start
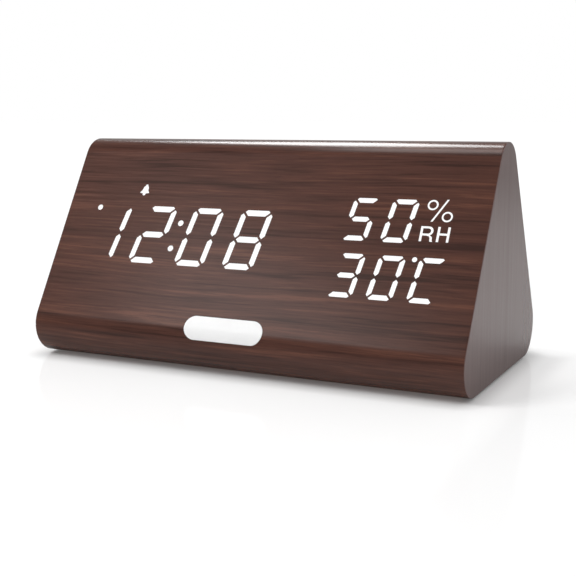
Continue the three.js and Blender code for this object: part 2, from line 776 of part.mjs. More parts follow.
function buildRibbonSocket(name, x, y, near) {
  const block = plate(centred(socket.width, socket.depth, x, y), near - socket.height, near);
  return piece(name, solid(block), paleLabel);
}

// Flat cable from the display board to the control board, in world coordinates
function buildRibbon() {
  const front = boardRear + solderGap + socket.height + running;
  const rear = controlRear + solderGap + socket.height + running;
  const start = new THREE.Vector3(0, ribbon.frontY, -front).applyMatrix4(frontFrame);
  const pull = new THREE.Vector3(0, ribbon.frontY, -front - ribbon.bend).applyMatrix4(frontFrame);
  const push = new THREE.Vector3(0, ribbon.rearY, -rear - ribbon.bend).applyMatrix4(rearFrame);
  const end = new THREE.Vector3(0, ribbon.rearY, -rear).applyMatrix4(rearFrame);
  const path = new THREE.CubicBezierCurve(
    ...[start, pull, push, end].map(({ y, z }) => new THREE.Vector2(y, z)),
  );
  const middle = path.getPoints(ribbon.steps);
  const sides = middle.map((point, place) => {
    const tangent = path.getTangent(place / ribbon.steps);
    const across = new THREE.Vector2(-tangent.y, tangent.x).multiplyScalar(ribbon.thickness / 2);
    return [point.clone().add(across), point.clone().sub(across)];
  });
  const back = sides.map(([, right]) => right).reverse();
  const outline = new THREE.Shape([...sides.map(([left]) => left), ...back]);
  const left = ribbon.frontX - ribbon.width / 2;
  return piece('ribbon_cable', solid(bar(outline, left, left + ribbon.width)), ribbonGrey);
}

// Underside

function doorOutline(clearance) {
  const x = doorHalfX + clearance;
  const y = doorHalfY + clearance;
  return rectangle(-x, x, -y, y, door.corner + clearance);
}

function lugPlaces() {
  return [-1, 1].map((side) => (side * lug.spacing) / 2);
}

function buildBasePlate() {
  const plateTop = bottomZ + base.thickness;
  const outline = centred(2 * baseHalf, base.depth, 0, 0, base.corner);
  const outerX = tray.length / 2 + tray.wall;
  const outerY = trayInner / 2 + tray.wall;
  const rimX = doorHalfX + tray.wall;
  const rimY = doorHalfY + tray.wall;
  const rimTop = plateTop + door.thickness;
  const blank = join([
    solid(plate(outline, bottomZ, plateTop)),
    solid(plate(rectangle(-rimX, rimX, -rimY, rimY, door.corner), bottomZ, rimTop)),
    solid(plate(rectangle(-outerX, outerX, -outerY, outerY), bottomZ, trayTop + tray.wall)),
  ]);
  const sinkTop = bottomZ + screw.headHeight + baseScrew.recess;
  const doorTop = bottomZ + door.thickness + running;
  const innerX = tray.length / 2;
  const innerY = trayInner / 2;
  const lugRoom = doorHalfX + lug.length + running;
  const lugLow = bottomZ + door.thickness + lug.rise - lug.thickness - running;
  const lugHalf = lug.width / 2 + running;
  const tools = [
    solid(plate(doorOutline(running), -overrun, doorTop)),
    solid(plate(rectangle(-innerX, innerX, -innerY, innerY), -overrun, trayTop)),
    ...lugPlaces().map((y) => {
      const pocket = rectangle(doorHalfX - door.rim, lugRoom, y - lugHalf, y + lugHalf);
      return solid(plate(pocket, lugLow, rimTop - tray.wall / 2));
    }),
    ...baseScrews.map(({ x, y }) => solid(drum(x, y, screw.shank + running, -overrun, rimTop, smallSides))),
    ...baseScrews.map(({ x, y }) => solid(drum(x, y, screw.head + running, -overrun, sinkTop, smallSides))),
  ];
  return piece('base_plate', cut(blank, tools), blackPlastic);
}

function buildBaseScrews() {
  return baseScrews.map(({ x, y }, place) => {
    const blank = cut(solid(screwBlank(baseScrew.bite)), crossSlots());
    const part = piece(`base_screw_${place + 1}`, blank, steel);
    part.position.set(x, y, bottomZ + screw.headHeight + baseScrew.recess - solderGap);
    return part;
  });
}

function buildBatteryDoor() {
  const panelTop = bottomZ + door.thickness;
  const panel = solid(plate(doorOutline(0), bottomZ, panelTop));
  const lugTop = panelTop + lug.rise;
  const lugEnd = doorHalfX + lug.length;
  const lugs = lugPlaces().map((y) => {
    const tongue = rectangle(doorHalfX - door.rim, lugEnd, y - lug.width / 2, y + lug.width / 2);
    return solid(plate(tongue, lugTop - lug.thickness, lugTop));
  });
  const notch = centred(2 * doorNotch.depth, doorNotch.width, -doorHalfX, 0, doorNotch.depth / 2);
  const grip = solid(plate(notch, -overrun, bottomZ + doorNotch.height));
  return piece('battery_door', cut(join([panel, ...lugs]), [grip]), blackPlastic);
}

function buildFeet() {
  const names = ['front_left_foot', 'front_right_foot', 'rear_left_foot', 'rear_right_foot'];
  return footPlaces.map(({ x, y }, place) =>
    piece(names[place], solid(drum(x, y, foot.radius, 0, foot.thickness)), greyRubber),
  );
}

// A cell along X, its positive end towards +X
function cellBlank() {
  const { radius, length, nubRadius, nubHeight, edge } = cell;
  return turned([
    [0, 0],
    [radius - edge, 0],
    [radius, edge],
    [radius, length - edge],
    [radius - edge, length],
    [nubRadius, length],
    [nubRadius, length + nubHeight],
    [0, length + nubHeight],
  ]).rotateY(Math.PI / 2);
}

const cellY = Array.from({ length: cell.count }, (_, place) => (place - (cell.count - 1) / 2) * cell.pitch);
const contactRoom = tray.length / 2 - contact.thickness - seat;
const cellEnd = contactRoom - contact.bumpHeight - running;
const cellFacing = cellY.map((y, place) => (place % 2 === 0 ? 1 : -1));

function buildCells() {
  return cellY.map((y, place) => {
    const facing = cellFacing[place];
    const blank = cellBlank();
    blank.translate(cellEnd - cell.length - cell.nubHeight, 0, 0);
    if (facing < 0) blank.rotateZ(Math.PI);
    return piece(`aaa_cell_${place + 1}`, solid(blank.translate(0, y, cellZ)), cellJacket);
  });
}

const springReach = contactRoom + cellEnd - cell.length - cell.nubHeight - running - spring.wire;

// Conical spring from the contact plate towards the cell, as one unbroken wire
class Cone extends THREE.Curve {
  getPoint(share, target = new THREE.Vector3()) {
    const turn = share * spring.turns * 2 * Math.PI;
    const radius = spring.large + (spring.small - spring.large) * share;
    return target.set(-share * springReach, radius * Math.cos(turn), radius * Math.sin(turn));
  }
}

function springBlank() {
  const wire = disc(0, 0, spring.wire, spring.sides);
  return new THREE.ExtrudeGeometry(wire, { steps: spring.steps, extrudePath: new Cone() });
}

function bumpBlank() {
  const { bump, bumpHeight } = contact;
  const profile = [[0, 0], [bump, 0], [bump / 2, bumpHeight], [0, bumpHeight]];
  return turned(profile, 0, 0, smallSides).rotateY(-Math.PI / 2);
}

// One strip across the ends of the listed cells: a bump meets a positive end, a spring a negative one
function buildContact(name, side, places) {
  const heights = places.map((place) => side * cellY[place]);
  const low = Math.min(...heights) - contact.width / 2;
  const high = Math.max(...heights) + contact.width / 2;
  const { thickness, height } = contact;
  const strip = box(contactRoom + thickness / 2, (low + high) / 2, cellZ, thickness, high - low, height);
  const details = places.map((place) => {
    const detail = cellFacing[place] === side ? bumpBlank() : springBlank();
    return detail.translate(contactRoom, side * cellY[place], cellZ);
  });
  const turn = side < 0 ? Math.PI : 0;
  return piece(name, join([strip, ...details].map((part) => solid(part.rotateZ(turn)))), nickel);
}

const clock = new THREE.Group();
clock.add(
  buildWoodenBody(),
  buildEndPanel('left_end_panel', -1),
  buildEndPanel('right_end_panel', 1),
  buildGrainWrap(),
  buildEndVeneer('left_end_veneer', -1),
  buildEndVeneer('right_end_veneer', 1),
  buildBadgePlate(),
);

const front = new THREE.Group();
front.applyMatrix4(frontFrame);
front.add(
  buildLightCase('time_display_case', timeWindow, timeShapes(0)),
  buildLightGuide('time_light_guide', timeWindow, timeShapes(guide.barClearance)),
  buildLightCase('climate_display_case', climateWindow, climateShapes(0)),
  buildLightGuide('climate_light_guide', climateWindow, climateShapes(guide.barClearance)),
  buildDisplayBoard(),
  ...buildDisplayScrews(),
  buildRibbonSocket('front_ribbon_socket', ribbon.frontX, ribbon.frontY, -boardRear - solderGap),
);
clock.add(front);

const rear = new THREE.Group();
rear.applyMatrix4(rearFrame);
rear.add(
  buildControlBracket(),
  buildControlBoard(),
  ...buildControlScrews(),
  buildJack(),
  buildGrille(),
  ...buildSensorPair(),
  buildBuzzer(),
  ...buildBackupCell(),
  buildRibbonSocket('rear_ribbon_socket', -ribbon.frontX, ribbon.rearY, -controlRear - solderGap),
);
buttonNames.forEach((name, place) => {
  const x = buttonX[place];
  rear.add(buildButton(name, x), buildPlunger(name, x), buildTactSwitch(name, x));
});
clock.add(rear, buildRibbon());

clock.add(
  buildBasePlate(),
  ...buildBaseScrews(),
  buildBatteryDoor(),
  ...buildFeet(),
  ...buildCells(),
  buildContact('negative_contact', -1, [0]),
  buildContact('right_bridge_contact', 1, [0, 1]),
  buildContact('left_bridge_contact', -1, [1, 2]),
  buildContact('positive_contact', 1, [2]),
);

export default clock;
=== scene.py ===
"""Looks of the triangular wooden digital clock, laid out as a Blender add-on."""

import math
from collections import namedtuple

import bmesh
import bpy
from mathutils import Euler, Matrix, Vector


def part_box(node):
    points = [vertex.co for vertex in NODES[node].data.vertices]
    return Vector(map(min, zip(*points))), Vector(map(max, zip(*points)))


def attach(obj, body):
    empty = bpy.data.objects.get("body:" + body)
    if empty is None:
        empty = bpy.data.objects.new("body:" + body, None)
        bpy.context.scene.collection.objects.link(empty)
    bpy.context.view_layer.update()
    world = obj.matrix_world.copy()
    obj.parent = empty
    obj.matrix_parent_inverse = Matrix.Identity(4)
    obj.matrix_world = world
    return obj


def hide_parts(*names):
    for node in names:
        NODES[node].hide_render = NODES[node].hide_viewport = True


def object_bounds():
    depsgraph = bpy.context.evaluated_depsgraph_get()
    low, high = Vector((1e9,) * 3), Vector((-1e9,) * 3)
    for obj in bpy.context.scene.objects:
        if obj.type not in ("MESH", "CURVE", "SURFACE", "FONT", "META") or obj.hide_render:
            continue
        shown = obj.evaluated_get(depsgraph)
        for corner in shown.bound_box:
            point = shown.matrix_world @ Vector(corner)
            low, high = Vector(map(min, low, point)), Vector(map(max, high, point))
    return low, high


bl_info = {
    "name": "Wooden Desk Clock",
    "version": (1, 0, 0),
    "blender": (4, 5, 0),
    "location": "View3D > Sidebar > Clock",
    "description": "Dresses a triangular wooden digital clock",
    "category": "Object",
}

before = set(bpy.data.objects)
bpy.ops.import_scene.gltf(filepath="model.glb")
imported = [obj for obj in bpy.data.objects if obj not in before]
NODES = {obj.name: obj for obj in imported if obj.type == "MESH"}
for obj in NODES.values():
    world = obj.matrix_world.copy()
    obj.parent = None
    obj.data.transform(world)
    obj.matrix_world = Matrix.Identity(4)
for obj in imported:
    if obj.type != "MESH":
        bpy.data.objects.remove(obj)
CAD_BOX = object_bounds()

MM = 0.001
WELD = 1e-7
SLACK = 1e-6
OVERRUN = 2 * MM
SHARP_ANGLE = math.radians(28)
SOFTENED_ANGLE = math.radians(35)
FULL_TURN = 2 * math.pi
QUARTER_TURN = math.pi / 2
MIDDLE = (0, 0)
CUT, JOIN, KEEP = "DIFFERENCE", "UNION", "INTERSECT"
BLACK_PLASTIC = "black_plastic"
WHITE = (1.0, 1.0, 1.0, 1.0)
METAL = {"Metallic": 1.0}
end
EXERCISE DESCRIPTION:
Write out exactly the lines starting with the one that holds "shown = obj.evaluated_get(depsgraph)" and running through the last line above.

CORRECT RESPONSE:
        shown = obj.evaluated_get(depsgraph)
        for corner in shown.bound_box:
            point = shown.matrix_world @ Vector(corner)
            low, high = Vector(map(min, low, point)), Vector(map(max, high, point))
    return low, high


bl_info = {
    "name": "Wooden Desk Clock",
    "version": (1, 0, 0),
    "blender": (4, 5, 0),
    "location": "View3D > Sidebar > Clock",
    "description": "Dresses a triangular wooden digital clock",
    "category": "Object",
}

before = set(bpy.data.objects)
bpy.ops.import_scene.gltf(filepath="model.glb")
imported = [obj for obj in bpy.data.objects if obj not in before]
NODES = {obj.name: obj for obj in imported if obj.type == "MESH"}
for obj in NODES.values():
    world = obj.matrix_world.copy()
    obj.parent = None
    obj.data.transform(world)
    obj.matrix_world = Matrix.Identity(4)
for obj in imported:
    if obj.type != "MESH":
        bpy.data.objects.remove(obj)
CAD_BOX = object_bounds()

MM = 0.001
WELD = 1e-7
SLACK = 1e-6
OVERRUN = 2 * MM
SHARP_ANGLE = math.radians(28)
SOFTENED_ANGLE = math.radians(35)
FULL_TURN = 2 * math.pi
QUARTER_TURN = math.pi / 2
MIDDLE = (0, 0)
CUT, JOIN, KEEP = "DIFFERENCE", "UNION", "INTERSECT"
BLACK_PLASTIC = "black_plastic"
WHITE = (1.0, 1.0, 1.0, 1.0)
METAL = {"Metallic": 1.0}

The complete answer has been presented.